One of the most common questions I am asked about ETL configuration is how much memory SSIS requires. When configuring a new instance of SQL Server running SSIS, or adding SSIS to an existing SQL Server installation, it is important to understand how SSIS uses memory, and what factors in your package design will impact the amount of memory used by SSIS.
How much memory does SSIS need?
It depends. (Seriously, you weren’t expecting an exact number, right?)
SSIS can consume a lot of memory, so give it as much as you can. Integration Services is an enterprise ETL tool, and works best on enterprise-level memory. With RAM, more is almost always better. However, memory isn’t free, and simply maxing out the memory on every SQL Server running SSIS isn’t palatable for most hardware budgets.
Package design, architecture (ETL versus ELT), and parallelism will all impact memory use, so you have to include those factors in mind when configuring memory for SSIS.
To the question “How much memory does SSIS need?”, the only definitive answer is, “As much as possible.” However, before throwing a lot of expensive RAM at the problem, make sure you know how SSIS consumes memory during package execution.
How SSIS uses memory
When planning for memory needs, it is critical to understand how SQL Server Integration Services uses memory. SSIS will allocate memory from the unallocated system memory for each package executed, and surrenders that memory shortly after the package completes its execution. The memory allocated for SSIS package executions runs in the SSIS execution runtime process (ISServerExec.exe, if you are executing the package from the SSIS catalog).

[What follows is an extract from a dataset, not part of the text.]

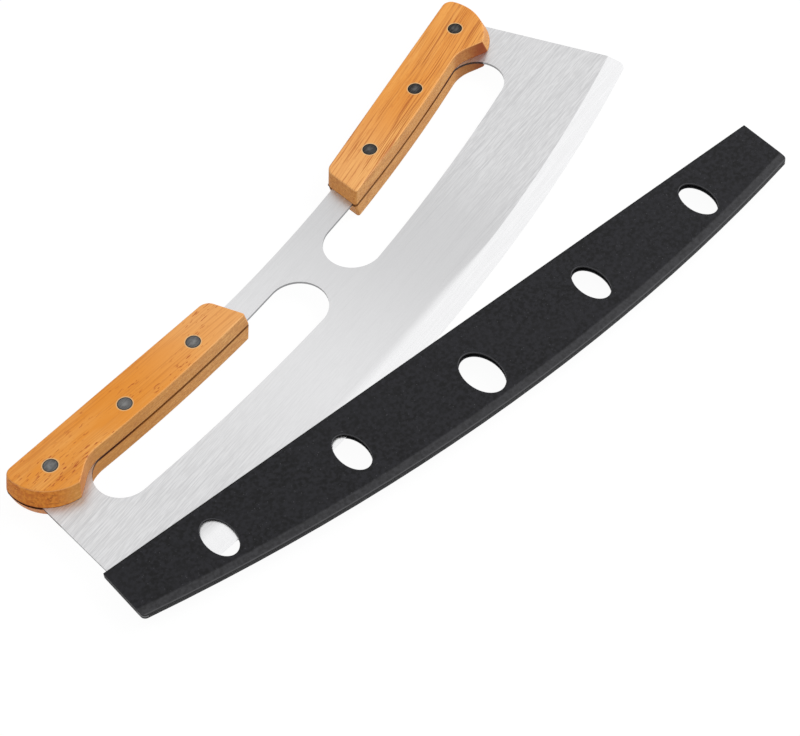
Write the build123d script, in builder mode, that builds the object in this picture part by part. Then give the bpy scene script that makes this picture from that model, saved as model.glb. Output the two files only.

Here’s where the package design has a significant impact on memory use. If a package uses an SSIS data flow, all of the data passing through that data flow is written to memory used by SSIS. For example, consider a package that loads 10 million rows from a flat file to a table. In this case, all 10 million rows will pass through the SSIS memory space during package execution.
However, that doesn’t mean that all 10 million rows will reside in memory at the same time. Internally, the SSIS data flow uses a buffer mechanism to break apart loads into smaller chunks, typically the smaller of either 10,000 rows or 10 megabytes in size. So for this example, it won’t load up all 10 million rows into SSIS memory at once. It will load a buffer at a time, and normally has a maximum of five active buffers for each data flow execution tree at any given time.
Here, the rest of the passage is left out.